Find the string "this" and gather every line that holds it.

Rows from a 3D modeling dataset:
'''

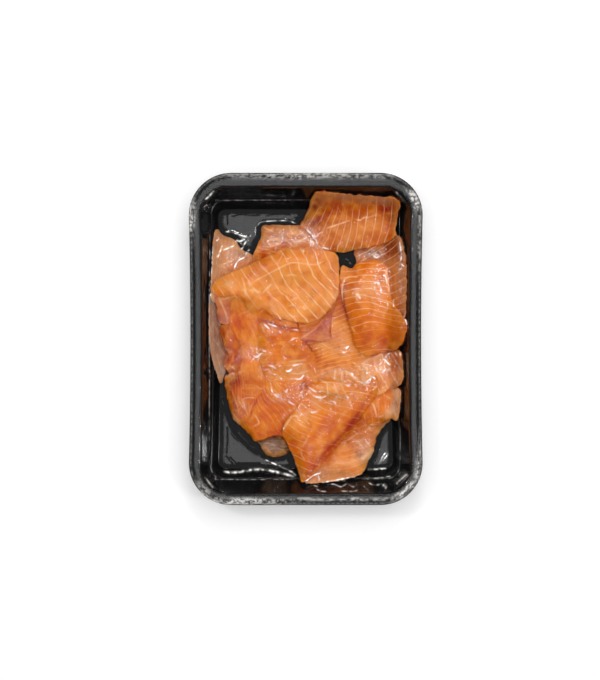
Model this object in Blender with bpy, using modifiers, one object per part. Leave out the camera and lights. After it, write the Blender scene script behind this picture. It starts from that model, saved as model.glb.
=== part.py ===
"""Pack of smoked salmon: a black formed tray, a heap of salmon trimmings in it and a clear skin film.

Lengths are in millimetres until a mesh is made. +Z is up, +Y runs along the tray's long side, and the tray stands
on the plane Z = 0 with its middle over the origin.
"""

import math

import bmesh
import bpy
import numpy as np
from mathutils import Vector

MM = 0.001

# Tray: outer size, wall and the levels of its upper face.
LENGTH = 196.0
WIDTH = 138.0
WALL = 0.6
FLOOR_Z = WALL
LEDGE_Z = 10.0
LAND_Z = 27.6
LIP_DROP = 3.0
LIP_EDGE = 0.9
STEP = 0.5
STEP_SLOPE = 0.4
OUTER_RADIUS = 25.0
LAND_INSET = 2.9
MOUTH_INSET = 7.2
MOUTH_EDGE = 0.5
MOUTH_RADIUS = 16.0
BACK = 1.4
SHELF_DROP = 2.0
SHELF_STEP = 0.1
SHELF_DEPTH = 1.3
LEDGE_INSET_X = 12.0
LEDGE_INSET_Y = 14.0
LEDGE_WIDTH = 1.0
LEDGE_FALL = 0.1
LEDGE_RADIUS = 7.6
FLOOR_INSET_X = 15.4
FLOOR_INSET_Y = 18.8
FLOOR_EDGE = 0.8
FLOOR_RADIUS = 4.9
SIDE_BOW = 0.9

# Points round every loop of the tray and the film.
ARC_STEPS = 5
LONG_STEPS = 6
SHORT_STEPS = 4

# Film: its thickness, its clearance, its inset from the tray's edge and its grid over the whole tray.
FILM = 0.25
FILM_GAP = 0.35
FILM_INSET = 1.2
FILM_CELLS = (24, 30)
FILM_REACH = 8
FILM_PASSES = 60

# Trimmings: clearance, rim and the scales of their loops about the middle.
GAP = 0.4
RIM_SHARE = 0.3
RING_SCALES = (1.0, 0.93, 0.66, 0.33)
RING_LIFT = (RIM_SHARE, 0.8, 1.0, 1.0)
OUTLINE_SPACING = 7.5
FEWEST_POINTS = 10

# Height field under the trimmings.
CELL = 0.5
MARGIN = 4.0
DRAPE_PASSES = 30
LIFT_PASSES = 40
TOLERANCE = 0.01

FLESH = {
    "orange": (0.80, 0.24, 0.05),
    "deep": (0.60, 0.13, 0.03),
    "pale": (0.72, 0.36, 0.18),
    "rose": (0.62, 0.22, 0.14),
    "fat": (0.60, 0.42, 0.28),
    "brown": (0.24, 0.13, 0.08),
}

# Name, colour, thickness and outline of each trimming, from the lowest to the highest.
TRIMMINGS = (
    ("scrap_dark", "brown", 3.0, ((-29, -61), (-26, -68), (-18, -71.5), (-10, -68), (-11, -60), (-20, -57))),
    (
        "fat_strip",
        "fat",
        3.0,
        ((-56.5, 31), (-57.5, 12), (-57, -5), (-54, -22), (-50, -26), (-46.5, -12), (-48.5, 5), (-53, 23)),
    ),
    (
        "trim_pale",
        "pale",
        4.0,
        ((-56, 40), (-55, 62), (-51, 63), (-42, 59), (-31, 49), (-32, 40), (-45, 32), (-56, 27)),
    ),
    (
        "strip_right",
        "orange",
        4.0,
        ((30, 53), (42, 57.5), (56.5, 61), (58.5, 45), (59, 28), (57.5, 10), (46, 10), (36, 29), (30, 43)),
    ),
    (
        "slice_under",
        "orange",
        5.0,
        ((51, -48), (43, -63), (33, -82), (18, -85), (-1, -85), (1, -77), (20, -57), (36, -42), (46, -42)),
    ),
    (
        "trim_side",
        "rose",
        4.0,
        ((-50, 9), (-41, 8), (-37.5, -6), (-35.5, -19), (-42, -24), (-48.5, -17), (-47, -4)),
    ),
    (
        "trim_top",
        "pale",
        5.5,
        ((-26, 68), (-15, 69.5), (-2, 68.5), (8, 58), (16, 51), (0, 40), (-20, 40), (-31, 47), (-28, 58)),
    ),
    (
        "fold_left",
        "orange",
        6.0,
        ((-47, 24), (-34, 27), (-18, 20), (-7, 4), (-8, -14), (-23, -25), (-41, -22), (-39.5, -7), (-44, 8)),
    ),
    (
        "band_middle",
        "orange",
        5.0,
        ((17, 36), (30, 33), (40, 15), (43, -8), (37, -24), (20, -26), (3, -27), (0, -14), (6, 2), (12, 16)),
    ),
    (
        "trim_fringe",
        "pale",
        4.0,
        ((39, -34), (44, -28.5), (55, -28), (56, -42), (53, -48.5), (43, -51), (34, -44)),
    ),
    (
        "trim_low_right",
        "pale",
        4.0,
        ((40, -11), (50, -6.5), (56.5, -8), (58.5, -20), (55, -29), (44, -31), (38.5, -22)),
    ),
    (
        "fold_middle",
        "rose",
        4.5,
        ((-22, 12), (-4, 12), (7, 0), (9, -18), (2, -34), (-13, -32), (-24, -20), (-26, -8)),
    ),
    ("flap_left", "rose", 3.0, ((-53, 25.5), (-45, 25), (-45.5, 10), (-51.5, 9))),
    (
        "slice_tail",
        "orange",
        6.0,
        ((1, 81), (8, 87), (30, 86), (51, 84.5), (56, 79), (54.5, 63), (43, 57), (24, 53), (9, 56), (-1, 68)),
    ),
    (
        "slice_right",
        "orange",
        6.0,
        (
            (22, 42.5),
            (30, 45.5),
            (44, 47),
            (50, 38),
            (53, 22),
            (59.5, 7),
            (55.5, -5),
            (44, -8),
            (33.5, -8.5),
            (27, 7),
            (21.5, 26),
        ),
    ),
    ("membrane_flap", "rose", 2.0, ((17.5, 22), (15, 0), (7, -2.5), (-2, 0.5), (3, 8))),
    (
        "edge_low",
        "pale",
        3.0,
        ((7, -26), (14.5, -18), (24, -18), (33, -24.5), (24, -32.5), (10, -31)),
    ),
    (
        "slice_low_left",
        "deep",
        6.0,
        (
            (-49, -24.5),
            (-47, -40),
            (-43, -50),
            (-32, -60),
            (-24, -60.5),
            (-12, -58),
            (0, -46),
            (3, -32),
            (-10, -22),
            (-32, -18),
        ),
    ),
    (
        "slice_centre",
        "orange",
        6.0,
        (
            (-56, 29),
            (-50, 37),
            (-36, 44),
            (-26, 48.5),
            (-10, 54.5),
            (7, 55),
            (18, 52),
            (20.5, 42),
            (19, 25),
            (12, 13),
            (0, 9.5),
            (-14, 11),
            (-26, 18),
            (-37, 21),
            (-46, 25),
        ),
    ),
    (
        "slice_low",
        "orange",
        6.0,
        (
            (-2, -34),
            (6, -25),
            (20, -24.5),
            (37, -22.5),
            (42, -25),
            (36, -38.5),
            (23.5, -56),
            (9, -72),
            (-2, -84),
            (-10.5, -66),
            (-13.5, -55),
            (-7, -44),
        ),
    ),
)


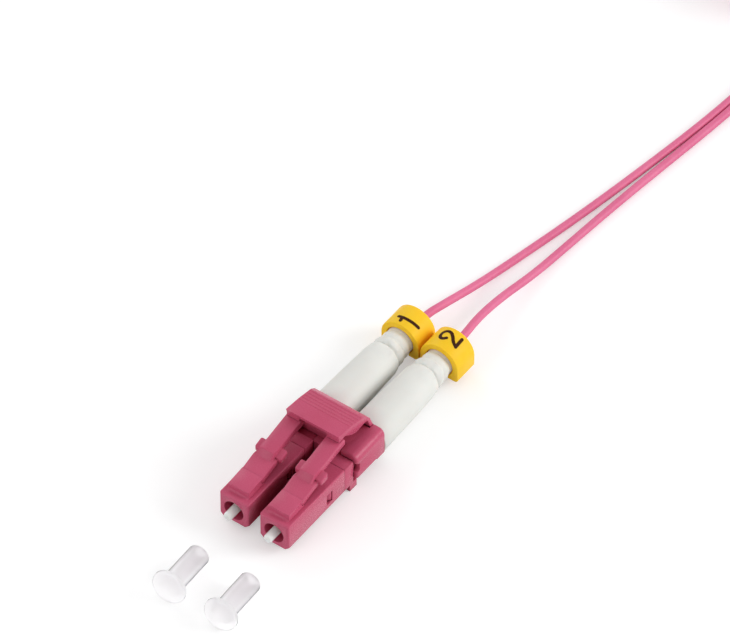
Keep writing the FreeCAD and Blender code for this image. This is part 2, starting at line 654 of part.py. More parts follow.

'''

▶ _ANSWER BELOW_
Model this object in Blender with bpy, using modifiers, one object per part. Leave out the camera and lights. After it, write the Blender scene script behind this picture. It starts from that model, saved as model.glb.
Keep writing the FreeCAD and Blender code for this image. This is part 2, starting at line 654 of part.py. More parts follow.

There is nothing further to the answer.